On the one hand, I think that if lack of motivation is the only issue, that's not a big enough issue to hassle the kid and risk his feeling pressured about language, since obviously he's going to figure it out sooner or later. On the other hand, I certainly plonked him on his feet, held his hands, and walked him around when he was working on walking, and how different is that kind of encouragement from getting in his face and enunciating CAR freakishly distinctly? The ped said to pretend we don't understand him to elicit words, and I just can't get on board with that. I don't like the deception; plus, that seems like a recipe for frustration and unhappiness. I can't believe there aren't effective ways to encourage speech without that kind of unkind pretense.

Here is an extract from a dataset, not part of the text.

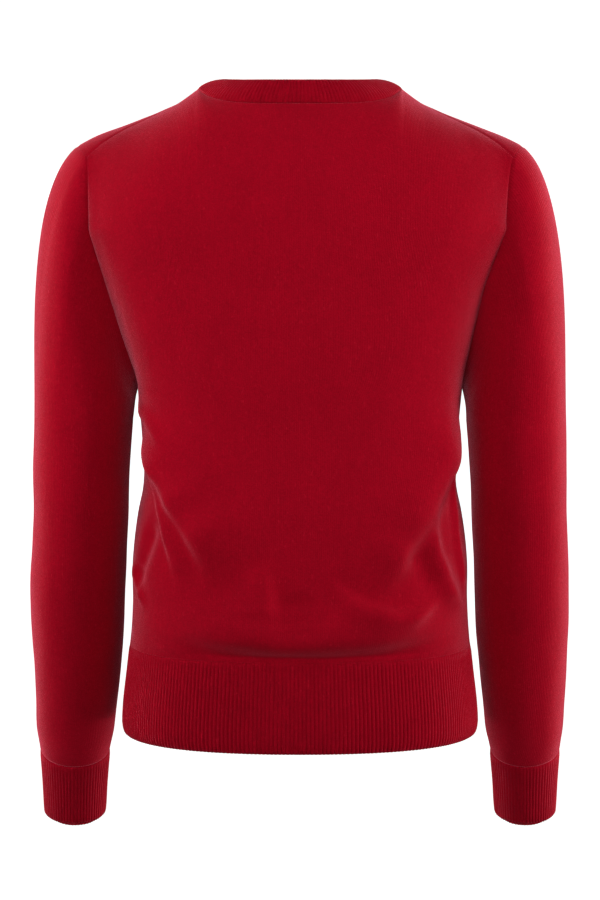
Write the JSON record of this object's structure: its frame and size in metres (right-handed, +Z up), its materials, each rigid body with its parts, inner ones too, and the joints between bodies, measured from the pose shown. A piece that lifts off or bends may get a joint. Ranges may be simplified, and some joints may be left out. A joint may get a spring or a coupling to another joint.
{
  "type": "crewneck sweater",
  "caption": "Fitted crewneck sweater in fine red cashmere jersey with long set-in sleeves and ribbed neckband, hem and cuffs, filled out as worn.",
  "frame": {"origin": "midway between the two high points of the shoulders, where the shoulder seams meet the neck, on the mount wearer_shoulders", "axes": "+Z up, +Y the way the wearer faces, +X towards the wearer's right arm"},
  "size_m": [0.4814, 0.2225, 0.6777],
  "materials": {
    "jersey_knit": "fine jersey with a soft brushed nap",
    "rib_knit": "fine ribbed knit, soft"
  },
  "bodies": {
    "root": {"back_panel": "jersey_knit", "front_panel": "jersey_knit", "sleeve_left": "jersey_knit", "sleeve_right": "jersey_knit", "neckband": "rib_knit", "hem_rib_back": "rib_knit", "hem_rib_front": "rib_knit", "cuff_left": "rib_knit", "cuff_right": "rib_knit"}
  },
  "joints": []
}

Maybe it's a minor distinction, but it seems significant to me. If he wants up on my lap, I ask him to say "up." I don't pretend that I don't know what he wants. As soon as he tries even a little to form the word, he gets what he wants. And we do a lot of work on words for things he loves, like CAR and TRUCK. He now says just the K and T sounds, and more or less interchangeably, but it's progress.

1 comment:

Shopkeeper said...

A friend of mine's daughter had a similar situation with her toddler. She encouraged her to say the words by asking her to. When the little one would point and grunt, Mom would ask, in the gentlest way, "and what's the word for that?" And then say the word herself. Eventually the kid understood what was expected and forked over the word. It seemed like as good a way as any, certainly better than the sudden abandonment of accepted communication.